Wrong Notes collects posts on music, art, culture and fun stuff. Also included: news about the Ear Reverends.

Physical music making in the virtual age

I finally received my Mackie Control Universal, which I'd ordered several months ago but which Mackie had some problems getting out the door to my local gear dealer of choice, Computers and Music. I also picked up a copy of the Minimoog V software instrument, which I instantly gel'd with.

As I've been reflecting on the physical "symbol" of CDs in the age of MP3s, this new gear has me reflecting on the symbol of physical instruments (interfaces) in the age of software instruments (including the virtual studio).

The simplest thing to say and to note is: having physical instruments around affects how I make music. At the very least, they remind me of ways I want to make music, and goad me to make music.

I find it interesting to imagine music before music recording: music must have been much synonymous with physical locations and their peoples. Japanese music wasn't something one picked up anywhere: it was something heard in Japan, or coming out of physically present Japanese people.

So, music recordings disconnected music from the physical geographic provinces and their people. (I also think this is interesting in light of how North American regional music styles started to disappear and / or blend together after the 1930s—this Interview with Terry Zwigoff about his being a collector of 78s from the 1920s has relevant stuff.)

Now, with digital music, music is being further disconnected from the physical. One need not have a physical object (e.g., an LP or CD) that represents the music. We no longer have to associate the music with specific physical devices, media, people or places.
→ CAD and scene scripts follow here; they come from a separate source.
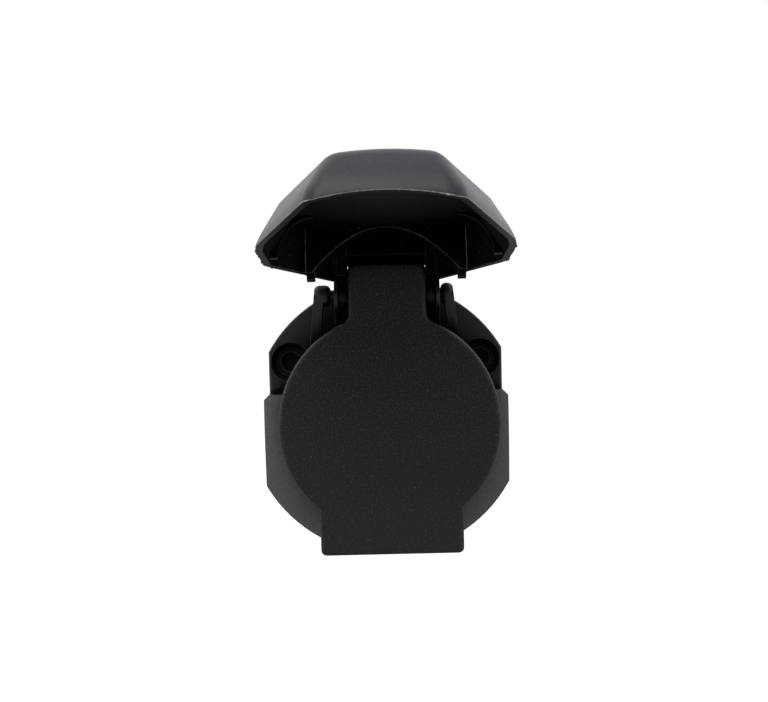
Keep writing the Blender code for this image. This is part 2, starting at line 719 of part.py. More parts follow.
def make_hood(surface):
    hood = round_edges(hood_form(0.0, 0.0, 0.0), HOOD_CORNER, 3, 30.0)
    cut(hood, lay_hood(block((-HOOD_HALF_WIDTH, HOOD_HALF_WIDTH), (-HOOD_LENGTH - OVERCUT, OVERCUT * 3),
                             (RIM_OFFSET - OVERCUT, RIM_OFFSET + OVERCUT / 2))))
    inside = round_edges(hood_form(HOOD_WALL, -OVERCUT, HOOD_WALL), HOOD_CORNER - HOOD_WALL / 2, 2, 30.0)
    cut(hood, inside)
    join(hood, keep(hood_bridge(), hood_form(HOOD_WALL / 2, 0.0, HOOD_WALL / 2)))
    cut(hood, arch_opening(), rear_gap())
    join(hood, hood_hook(), *hood_arm())
    cut(hood, pin_hole(ARM_OUTER))
    return finish(mirror_half(hood), "hood", surface, 35.0)


def carrier_disc(start, end, radius, hole_radius):
    disc = rod_along("Y", start, end, radius)
    for x, z in contact_places():
        cut(disc, rod_along("Y", start - OVERCUT, end + OVERCUT, hole_radius, (x, z), CONTACT_ROUND))
    return disc


def make_contact_carrier(surface):
    body = rod_along("Y", CARRIER_FRONT, CARRIER_STEP + OVERCUT, BORE_RADIUS - CLEARANCE)
    join(body, rod_along("Y", CARRIER_STEP, CARRIER_REAR, REAR_BORE_RADIUS - CLEARANCE))
    for x, z in contact_places():
        cut(body, rod_along("Y", CARRIER_FRONT - OVERCUT, CARRIER_REAR + OVERCUT,
                            SLEEVE_RADIUS + CLEARANCE, (x, z), CONTACT_ROUND))
    return finish(body, "contact_carrier", surface)


def make_contact_lock_plate(surface):
    start = CARRIER_REAR + CLEARANCE
    plate_body = carrier_disc(start, start + LOCK_THICKNESS, REAR_BORE_RADIUS - CLEARANCE,
                              SHANK_RADIUS + CLEARANCE)
    return finish(plate_body, "contact_lock_plate", surface)


def contact_profile():
    """Outer side from the mouth to the shank's end, and back up the bore."""
    end = CARRIER_REAR - CARRIER_FRONT - CONTACT_SETBACK
    return [
        (0.0, end + SHANK_LENGTH), (SHANK_RADIUS, end + SHANK_LENGTH), (SHANK_RADIUS, end),
        (SLEEVE_RADIUS, end), (SLEEVE_RADIUS, 0.0), (SLEEVE_BORE, 0.0),
        (SLEEVE_BORE, SLEEVE_BORE_DEPTH), (0.0, SLEEVE_BORE_DEPTH)]


def make_contacts(surface):
    for number, (x, z) in enumerate(contact_places(), 1):
        place = Matrix.Translation((x, 0, z)) @ socket_axis(CARRIER_FRONT + CONTACT_SETBACK)
        sleeve = turned("sleeve", contact_profile(), place, CONTACT_ROUND)
        finish(sleeve, f"contact_{number}", surface)


def make_mounting_gasket(surface):
    gasket = plate(clipped_circle(FLANGE_RADIUS - GASKET_INSET, FLANGE_HALF_WIDTH - GASKET_INSET),
                   CLEARANCE, CLEARANCE + GASKET_THICKNESS)
    cut(gasket, rod_along("Y", -OVERCUT, GASKET_THICKNESS + 2 * OVERCUT, GASKET_HOLE_RADIUS))
    for x, z in screw_places():
        cut(gasket, rod_along("Y", -OVERCUT, GASKET_THICKNESS + 2 * OVERCUT,
                              SCREW_HOLE_RADIUS + CLEARANCE, (x, z), SMALL_ROUND))
    return finish(gasket, "mounting_gasket", surface)


def make_rear_boot(surface):
    """Rubber cap over the spigot, narrowing to the gland where the cable goes in."""
    inner = SPIGOT_RADIUS + CLEARANCE
    outer = inner + BOOT_WALL
    end = BOOT_LENGTH
    profile = [
        (GLAND_BORE_RADIUS, end), (GLAND_RADIUS, end), (GLAND_RADIUS, BOOT_SHOULDER + 5 * MM),
        (GLAND_RADIUS + 3 * MM, BOOT_SHOULDER + 2 * MM), (outer - 2 * MM, BOOT_SHOULDER),
        (outer, BOOT_SHOULDER - 2 * MM), (outer, 0.0), (inner, 0.0),
        (inner, SPIGOT_LENGTH), (inner - BOOT_WALL, BOOT_SHOULDER - BOOT_WALL),
        (GLAND_RADIUS, BOOT_SHOULDER), (GLAND_BORE_RADIUS, BOOT_SHOULDER + 4 * MM)]
    boot = turned("boot", profile, socket_axis(CLEARANCE), ROUND, ring=True)
    return finish(boot, "rear_boot", surface)


def build():
    shell = material("moulded_plastic", PLASTIC, 0.5)
    inner = material("insert_plastic", (0.05, 0.05, 0.055), 0.55)
    rubber = material("rubber", (0.018, 0.018, 0.018), 0.8)
    brass = material("brass", (0.62, 0.45, 0.2), 0.3, 1.0)
    steel = material("steel", (0.45, 0.45, 0.46), 0.35, 1.0)
    make_housing(shell)
    make_lid(shell)
    make_lid_seal(rubber)
    make_hinge_pin(steel)
    make_lid_spring(steel)
    make_hood(shell)
    make_contact_carrier(inner)
    make_contact_lock_plate(inner)
    make_contacts(brass)
    make_mounting_gasket(rubber)
    make_rear_boot(rubber)


build()
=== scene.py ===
"""Looks of the towbar socket: its mouldings in full form, their flash, finishes, camera and light.

Metres, in the part's own frame: +Z up, -Y out of the socket, towards the camera.
"""
import json
import math
import re

import bmesh
import bpy
from mathutils import Matrix, Vector, noise as field

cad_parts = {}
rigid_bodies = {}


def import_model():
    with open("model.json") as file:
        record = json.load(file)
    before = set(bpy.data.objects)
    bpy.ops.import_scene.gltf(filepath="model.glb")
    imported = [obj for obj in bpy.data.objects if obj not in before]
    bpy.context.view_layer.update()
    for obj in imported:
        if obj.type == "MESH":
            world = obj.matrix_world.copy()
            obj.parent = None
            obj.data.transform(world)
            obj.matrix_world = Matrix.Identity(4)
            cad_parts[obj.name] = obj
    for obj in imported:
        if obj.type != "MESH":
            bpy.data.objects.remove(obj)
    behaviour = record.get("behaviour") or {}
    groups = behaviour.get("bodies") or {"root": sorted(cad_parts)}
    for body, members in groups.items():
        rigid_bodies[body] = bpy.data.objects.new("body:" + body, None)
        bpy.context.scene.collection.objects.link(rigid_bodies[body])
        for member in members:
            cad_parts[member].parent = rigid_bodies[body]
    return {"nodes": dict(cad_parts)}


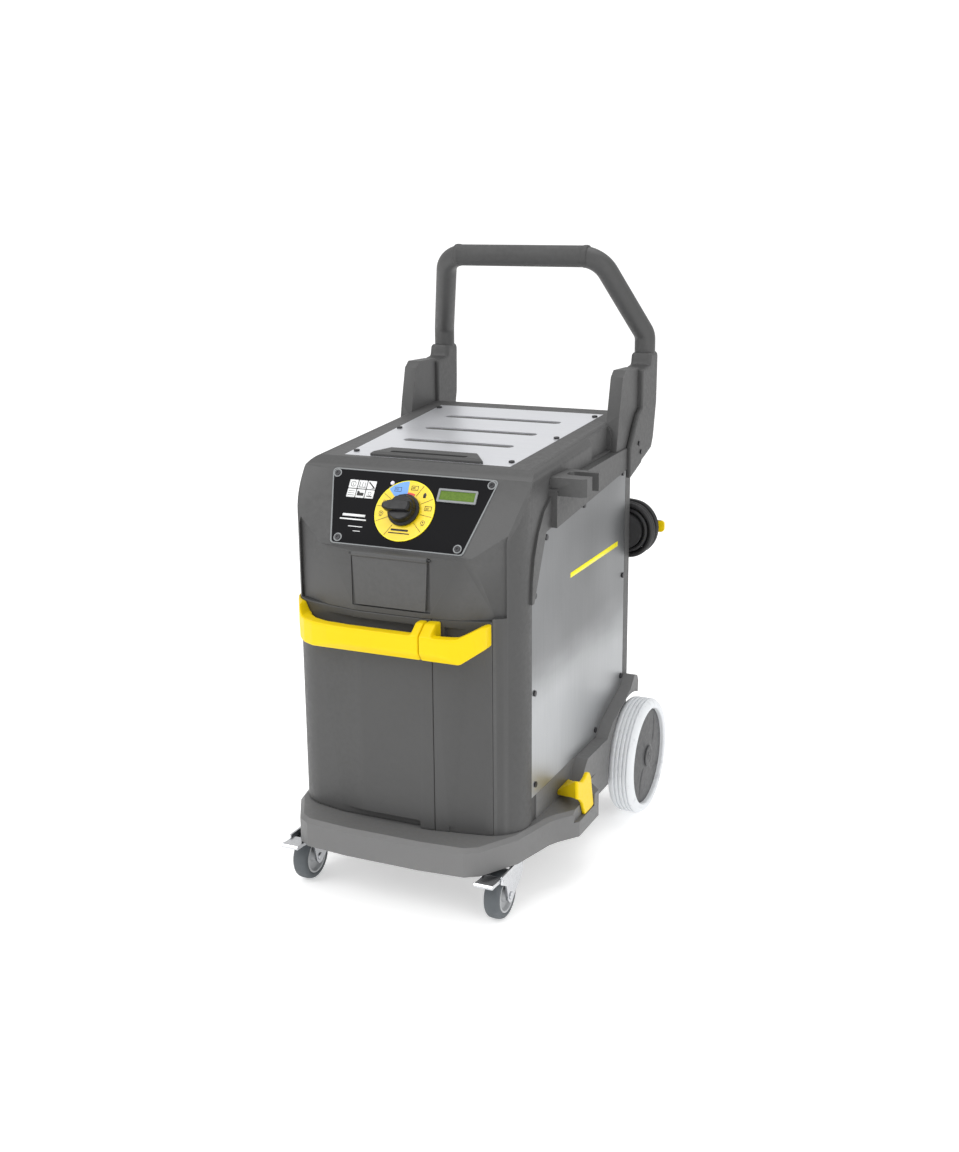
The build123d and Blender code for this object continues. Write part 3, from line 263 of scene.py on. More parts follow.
M["pump"] = plastic("pump_plastic", (0.035, 0.035, 0.038), vary=0.1, rough=(0.5, 0.6))
M["board"] = plastic("board_green", (0.015, 0.11, 0.035), vary=0.2, rough=(0.3, 0.5), grain=400, grain_strength=0.3)
M["cord"] = rubber("cord_black", (0.012, 0.012, 0.013), vary=0.2, rough=(0.42, 0.6), grain=800, strength=0.15)
M["white"] = plastic("print_white", (0.70, 0.71, 0.72), vary=0.03, rough=(0.4, 0.5))
M["blue"] = plastic("print_blue", (0.11, 0.28, 0.62), vary=0.05, rough=(0.35, 0.45))
M["red"] = plastic("print_red", (0.60, 0.03, 0.02), vary=0.05, rough=(0.35, 0.45))
M["ink"] = plastic("print_black", (0.015, 0.015, 0.015), vary=0.05, rough=(0.4, 0.5))
M["stripe"] = plastic("print_yellow", (0.88, 0.70, 0.0), vary=0.03, rough=(0.35, 0.45))


def lcd(name):
    m, nt, b = mat_new(name)
    vec = tex_coord(nt)
    g = noise_tex(nt, vec, 300, 2)
    r = ramp(nt, g, 0.3, 0.7, (0.085, 0.155, 0.018), (0.115, 0.195, 0.025))
    nt.links.new(r.outputs["Color"], b.inputs["Base Color"])
    b.inputs["Roughness"].default_value = 0.4
    b.inputs["Specular IOR Level"].default_value = 0.15
    b.inputs["Coat Weight"].default_value = 0.0
    b.inputs["Coat Roughness"].default_value = 0.04
    return m


def led_mat(name):
    m, nt, b = mat_new(name)
    vec = tex_coord(nt)
    g = noise_tex(nt, vec, 500, 2)
    r = ramp(nt, g, 0.3, 0.7, (0.62, 0.58, 0.74), (0.74, 0.70, 0.84))
    nt.links.new(r.outputs["Color"], b.inputs["Base Color"])
    b.inputs["Roughness"].default_value = 0.15
    b.inputs["Coat Weight"].default_value = 0.5
    return m


M["lcd"] = lcd("display_glass")
M["led"] = led_mat("led_lens")


def setmat(o, m):
    o.data.materials.clear()
    o.data.materials.append(m)


# ------------------------------------------------------------------ mesh helpers
def link(o):
    bpy.context.scene.collection.objects.link(o)
    return o


def obj_from(name, verts, faces, mat=None, smooth=True):
    me = bpy.data.meshes.new(name)
    me.from_pydata([Vector(v) * MM for v in verts], [], faces)
    me.validate()
    bm = bmesh.new()
    bm.from_mesh(me)
    bmesh.ops.recalc_face_normals(bm, faces=bm.faces)
    bm.to_mesh(me)
    bm.free()
    o = link(bpy.data.objects.new(name, me))
    for p in me.polygons:
        p.use_smooth = smooth
    if mat:
        me.materials.append(mat)
    return o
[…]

But, we are physical beings, and the emotion of music registers in us physically—we have physical associations with music, and we remember music in terms of the space and time of our lives. Also, we relate to our musical experience through senses other than hearing—even with albums, besides seeing them, we enjoy the way the LP or CD feels in our hands, and even may relate to the smell of the CD booklets or LP liner notes.

So, I relate to the physical music making instruments I have around me through all these physical associations that have a kind of "weight" in my life. They give me a physical extension of my physical experiences: they give me a physical way to translate those experiences into music.

But, I think most importantly, these instruments have little utility for anything other than making music! That's their weight—they are there for music. I think we need physical things in our life that are for music, even if we could use other things to make / play music.